--- begin Recorded data ---
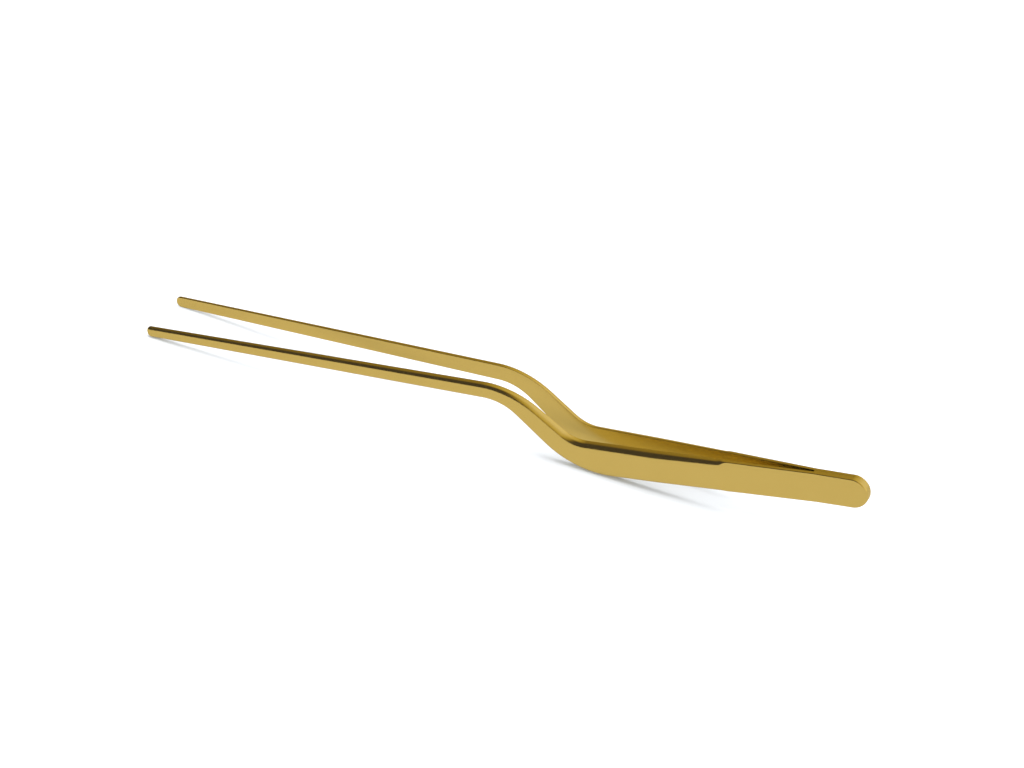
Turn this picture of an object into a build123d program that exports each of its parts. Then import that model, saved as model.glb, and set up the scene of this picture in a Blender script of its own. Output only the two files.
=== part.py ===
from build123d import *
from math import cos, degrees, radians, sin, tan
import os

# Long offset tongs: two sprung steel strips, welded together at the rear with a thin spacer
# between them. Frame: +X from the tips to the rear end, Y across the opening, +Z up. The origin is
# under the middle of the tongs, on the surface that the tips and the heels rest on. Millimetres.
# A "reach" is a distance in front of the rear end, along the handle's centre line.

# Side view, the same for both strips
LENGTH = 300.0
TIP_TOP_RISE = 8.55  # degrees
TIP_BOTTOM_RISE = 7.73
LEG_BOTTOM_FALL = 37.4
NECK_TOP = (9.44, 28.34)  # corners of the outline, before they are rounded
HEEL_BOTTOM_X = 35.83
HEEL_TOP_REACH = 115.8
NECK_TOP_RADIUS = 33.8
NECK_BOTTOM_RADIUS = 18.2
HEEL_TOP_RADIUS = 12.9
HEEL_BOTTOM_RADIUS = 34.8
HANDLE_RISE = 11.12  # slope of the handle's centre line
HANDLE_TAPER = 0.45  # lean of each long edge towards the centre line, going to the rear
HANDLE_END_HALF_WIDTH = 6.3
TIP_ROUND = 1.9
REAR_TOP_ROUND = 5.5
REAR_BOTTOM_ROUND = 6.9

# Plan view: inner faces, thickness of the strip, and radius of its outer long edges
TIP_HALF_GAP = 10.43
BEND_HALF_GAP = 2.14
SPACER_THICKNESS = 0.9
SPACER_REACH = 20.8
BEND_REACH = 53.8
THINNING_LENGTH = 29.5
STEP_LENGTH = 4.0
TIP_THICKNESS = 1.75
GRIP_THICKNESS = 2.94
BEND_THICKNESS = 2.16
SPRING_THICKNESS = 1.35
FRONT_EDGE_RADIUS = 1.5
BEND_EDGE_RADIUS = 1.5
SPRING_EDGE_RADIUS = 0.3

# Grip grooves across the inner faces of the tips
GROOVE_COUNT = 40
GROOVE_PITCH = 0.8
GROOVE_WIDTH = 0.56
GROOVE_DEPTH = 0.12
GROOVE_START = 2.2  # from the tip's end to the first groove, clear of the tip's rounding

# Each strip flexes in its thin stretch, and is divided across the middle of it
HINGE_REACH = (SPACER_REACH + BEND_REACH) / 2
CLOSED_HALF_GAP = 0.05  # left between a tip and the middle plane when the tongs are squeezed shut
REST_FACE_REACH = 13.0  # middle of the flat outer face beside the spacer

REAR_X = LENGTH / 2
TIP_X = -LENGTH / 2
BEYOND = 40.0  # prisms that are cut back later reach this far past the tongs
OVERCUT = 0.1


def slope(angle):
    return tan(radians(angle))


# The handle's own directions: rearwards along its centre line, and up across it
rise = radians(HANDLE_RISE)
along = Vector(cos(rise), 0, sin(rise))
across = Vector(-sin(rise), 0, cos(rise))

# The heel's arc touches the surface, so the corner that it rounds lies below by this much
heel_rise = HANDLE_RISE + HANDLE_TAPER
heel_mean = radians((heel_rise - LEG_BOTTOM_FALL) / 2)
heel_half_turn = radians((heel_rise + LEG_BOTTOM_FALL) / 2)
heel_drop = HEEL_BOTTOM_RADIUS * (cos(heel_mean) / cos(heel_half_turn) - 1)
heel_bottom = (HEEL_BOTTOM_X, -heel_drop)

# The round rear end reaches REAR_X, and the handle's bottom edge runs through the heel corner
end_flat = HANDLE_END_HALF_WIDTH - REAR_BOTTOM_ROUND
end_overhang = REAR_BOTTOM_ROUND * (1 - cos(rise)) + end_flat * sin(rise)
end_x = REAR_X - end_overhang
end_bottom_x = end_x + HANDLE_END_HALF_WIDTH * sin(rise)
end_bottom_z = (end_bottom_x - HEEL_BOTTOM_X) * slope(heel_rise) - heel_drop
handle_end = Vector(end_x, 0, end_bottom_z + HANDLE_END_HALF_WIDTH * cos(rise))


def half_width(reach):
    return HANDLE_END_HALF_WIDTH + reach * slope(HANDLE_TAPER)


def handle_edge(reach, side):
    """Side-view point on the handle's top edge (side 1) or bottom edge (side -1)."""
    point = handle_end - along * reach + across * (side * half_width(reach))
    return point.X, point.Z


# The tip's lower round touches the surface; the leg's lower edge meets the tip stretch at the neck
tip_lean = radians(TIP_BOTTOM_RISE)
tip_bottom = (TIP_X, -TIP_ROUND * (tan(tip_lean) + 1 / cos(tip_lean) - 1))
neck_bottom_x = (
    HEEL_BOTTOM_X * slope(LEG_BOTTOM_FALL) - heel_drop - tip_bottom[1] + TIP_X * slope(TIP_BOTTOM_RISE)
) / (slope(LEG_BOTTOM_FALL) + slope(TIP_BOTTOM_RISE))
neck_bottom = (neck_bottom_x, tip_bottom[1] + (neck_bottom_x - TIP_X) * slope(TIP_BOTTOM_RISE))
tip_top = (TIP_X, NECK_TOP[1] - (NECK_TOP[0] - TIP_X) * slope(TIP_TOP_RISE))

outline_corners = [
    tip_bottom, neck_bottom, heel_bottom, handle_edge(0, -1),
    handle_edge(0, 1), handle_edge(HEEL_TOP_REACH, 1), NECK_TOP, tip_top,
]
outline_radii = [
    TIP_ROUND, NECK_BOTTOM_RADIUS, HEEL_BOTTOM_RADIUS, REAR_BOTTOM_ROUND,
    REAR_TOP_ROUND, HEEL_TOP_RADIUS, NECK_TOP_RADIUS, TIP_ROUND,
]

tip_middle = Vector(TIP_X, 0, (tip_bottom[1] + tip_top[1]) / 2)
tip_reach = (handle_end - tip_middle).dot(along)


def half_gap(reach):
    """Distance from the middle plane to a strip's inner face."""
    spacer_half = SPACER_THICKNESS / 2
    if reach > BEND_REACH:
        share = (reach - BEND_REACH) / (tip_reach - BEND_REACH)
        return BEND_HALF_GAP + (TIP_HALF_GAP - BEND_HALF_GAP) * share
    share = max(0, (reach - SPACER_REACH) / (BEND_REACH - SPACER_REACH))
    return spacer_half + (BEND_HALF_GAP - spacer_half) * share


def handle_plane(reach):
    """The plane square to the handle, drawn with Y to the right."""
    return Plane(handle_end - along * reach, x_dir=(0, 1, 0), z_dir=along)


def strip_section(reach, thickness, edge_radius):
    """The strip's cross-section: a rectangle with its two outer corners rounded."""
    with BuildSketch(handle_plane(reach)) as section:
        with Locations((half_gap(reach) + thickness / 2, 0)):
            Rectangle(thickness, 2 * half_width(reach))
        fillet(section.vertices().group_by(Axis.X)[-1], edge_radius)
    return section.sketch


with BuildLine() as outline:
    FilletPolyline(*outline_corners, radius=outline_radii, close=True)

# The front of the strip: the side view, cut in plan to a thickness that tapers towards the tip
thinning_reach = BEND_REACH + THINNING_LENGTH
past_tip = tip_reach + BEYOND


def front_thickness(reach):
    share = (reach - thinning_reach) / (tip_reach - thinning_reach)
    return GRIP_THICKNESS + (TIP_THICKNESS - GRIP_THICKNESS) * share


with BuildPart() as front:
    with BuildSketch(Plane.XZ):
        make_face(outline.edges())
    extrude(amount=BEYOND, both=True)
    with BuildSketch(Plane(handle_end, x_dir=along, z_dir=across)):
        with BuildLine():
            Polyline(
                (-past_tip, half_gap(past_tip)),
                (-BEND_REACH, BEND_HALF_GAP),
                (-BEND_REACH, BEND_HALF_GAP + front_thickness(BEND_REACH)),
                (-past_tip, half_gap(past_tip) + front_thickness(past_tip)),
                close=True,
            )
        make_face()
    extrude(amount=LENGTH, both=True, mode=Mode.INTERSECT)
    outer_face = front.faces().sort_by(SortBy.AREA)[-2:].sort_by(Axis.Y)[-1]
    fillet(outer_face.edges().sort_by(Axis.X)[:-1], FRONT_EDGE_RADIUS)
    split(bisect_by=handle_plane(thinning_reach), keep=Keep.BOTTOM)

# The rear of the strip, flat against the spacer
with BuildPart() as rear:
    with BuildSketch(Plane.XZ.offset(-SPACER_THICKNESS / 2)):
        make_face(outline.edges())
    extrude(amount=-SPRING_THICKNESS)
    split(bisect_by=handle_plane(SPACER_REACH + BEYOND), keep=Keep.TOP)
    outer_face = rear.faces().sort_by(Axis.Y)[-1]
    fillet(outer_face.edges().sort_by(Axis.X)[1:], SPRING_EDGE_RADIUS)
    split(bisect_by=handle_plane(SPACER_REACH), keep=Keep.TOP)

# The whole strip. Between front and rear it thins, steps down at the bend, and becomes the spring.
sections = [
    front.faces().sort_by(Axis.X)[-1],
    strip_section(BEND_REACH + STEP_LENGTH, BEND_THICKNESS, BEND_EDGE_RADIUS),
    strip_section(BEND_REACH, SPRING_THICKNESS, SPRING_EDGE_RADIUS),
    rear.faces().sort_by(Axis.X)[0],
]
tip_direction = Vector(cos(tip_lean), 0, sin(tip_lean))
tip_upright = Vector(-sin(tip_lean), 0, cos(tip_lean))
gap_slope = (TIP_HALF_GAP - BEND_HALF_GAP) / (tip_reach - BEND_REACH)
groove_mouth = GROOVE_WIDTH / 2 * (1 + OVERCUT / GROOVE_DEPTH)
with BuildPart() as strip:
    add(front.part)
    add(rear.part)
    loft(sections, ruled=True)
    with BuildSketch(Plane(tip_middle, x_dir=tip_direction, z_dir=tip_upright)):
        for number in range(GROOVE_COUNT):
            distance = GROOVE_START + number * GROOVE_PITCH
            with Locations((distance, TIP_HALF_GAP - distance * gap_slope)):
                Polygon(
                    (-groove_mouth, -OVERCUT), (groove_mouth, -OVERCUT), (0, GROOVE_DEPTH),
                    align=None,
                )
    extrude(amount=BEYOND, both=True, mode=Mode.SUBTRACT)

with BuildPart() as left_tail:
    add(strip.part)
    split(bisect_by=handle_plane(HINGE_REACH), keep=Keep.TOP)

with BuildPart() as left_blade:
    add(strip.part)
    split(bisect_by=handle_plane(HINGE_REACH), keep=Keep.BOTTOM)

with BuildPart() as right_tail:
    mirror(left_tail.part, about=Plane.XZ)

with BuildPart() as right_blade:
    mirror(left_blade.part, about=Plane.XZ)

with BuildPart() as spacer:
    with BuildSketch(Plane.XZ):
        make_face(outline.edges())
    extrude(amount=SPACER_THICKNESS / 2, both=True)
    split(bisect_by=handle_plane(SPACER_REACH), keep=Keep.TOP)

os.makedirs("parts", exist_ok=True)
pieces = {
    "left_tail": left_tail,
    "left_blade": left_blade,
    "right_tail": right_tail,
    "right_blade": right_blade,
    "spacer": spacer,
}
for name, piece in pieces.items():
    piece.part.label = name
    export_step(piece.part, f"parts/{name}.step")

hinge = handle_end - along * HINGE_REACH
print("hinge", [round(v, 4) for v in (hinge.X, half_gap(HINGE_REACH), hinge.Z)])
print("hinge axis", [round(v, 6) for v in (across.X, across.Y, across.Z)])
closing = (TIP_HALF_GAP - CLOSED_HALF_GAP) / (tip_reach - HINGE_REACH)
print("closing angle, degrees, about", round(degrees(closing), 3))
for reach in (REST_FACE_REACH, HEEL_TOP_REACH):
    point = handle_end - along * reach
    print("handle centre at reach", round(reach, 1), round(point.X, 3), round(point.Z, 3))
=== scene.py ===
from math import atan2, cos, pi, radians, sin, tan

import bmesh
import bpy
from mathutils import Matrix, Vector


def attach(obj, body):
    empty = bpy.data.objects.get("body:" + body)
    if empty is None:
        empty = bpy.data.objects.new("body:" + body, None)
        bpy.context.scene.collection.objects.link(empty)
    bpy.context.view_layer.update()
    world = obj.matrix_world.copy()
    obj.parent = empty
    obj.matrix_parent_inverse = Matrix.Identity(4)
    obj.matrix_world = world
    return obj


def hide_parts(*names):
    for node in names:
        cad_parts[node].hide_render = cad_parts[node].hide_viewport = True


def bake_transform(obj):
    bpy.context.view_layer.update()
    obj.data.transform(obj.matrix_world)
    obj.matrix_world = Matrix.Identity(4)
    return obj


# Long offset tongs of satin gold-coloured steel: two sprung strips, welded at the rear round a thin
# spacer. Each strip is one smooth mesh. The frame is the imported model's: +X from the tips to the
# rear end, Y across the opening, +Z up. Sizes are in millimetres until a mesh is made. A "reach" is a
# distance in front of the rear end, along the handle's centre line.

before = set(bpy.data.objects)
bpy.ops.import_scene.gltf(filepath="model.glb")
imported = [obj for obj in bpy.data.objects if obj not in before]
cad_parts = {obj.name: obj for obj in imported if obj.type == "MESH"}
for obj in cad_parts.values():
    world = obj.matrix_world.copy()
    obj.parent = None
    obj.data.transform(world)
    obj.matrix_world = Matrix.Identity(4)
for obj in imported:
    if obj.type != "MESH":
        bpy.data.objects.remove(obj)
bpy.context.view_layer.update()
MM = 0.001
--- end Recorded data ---
(Instruction):
Go back over the listing above and copy exactly the lines that begin at the line with "hinge = handle_end - along * HINGE_REACH" and stop after the line with "obj.matrix_parent_inverse = Matrix.Identity(4)"; leave out every other line.

(Response to this task):
hinge = handle_end - along * HINGE_REACH
print("hinge", [round(v, 4) for v in (hinge.X, half_gap(HINGE_REACH), hinge.Z)])
print("hinge axis", [round(v, 6) for v in (across.X, across.Y, across.Z)])
closing = (TIP_HALF_GAP - CLOSED_HALF_GAP) / (tip_reach - HINGE_REACH)
print("closing angle, degrees, about", round(degrees(closing), 3))
for reach in (REST_FACE_REACH, HEEL_TOP_REACH):
    point = handle_end - along * reach
    print("handle centre at reach", round(reach, 1), round(point.X, 3), round(point.Z, 3))
=== scene.py ===
from math import atan2, cos, pi, radians, sin, tan

import bmesh
import bpy
from mathutils import Matrix, Vector


def attach(obj, body):
    empty = bpy.data.objects.get("body:" + body)
    if empty is None:
        empty = bpy.data.objects.new("body:" + body, None)
        bpy.context.scene.collection.objects.link(empty)
    bpy.context.view_layer.update()
    world = obj.matrix_world.copy()
    obj.parent = empty
    obj.matrix_parent_inverse = Matrix.Identity(4)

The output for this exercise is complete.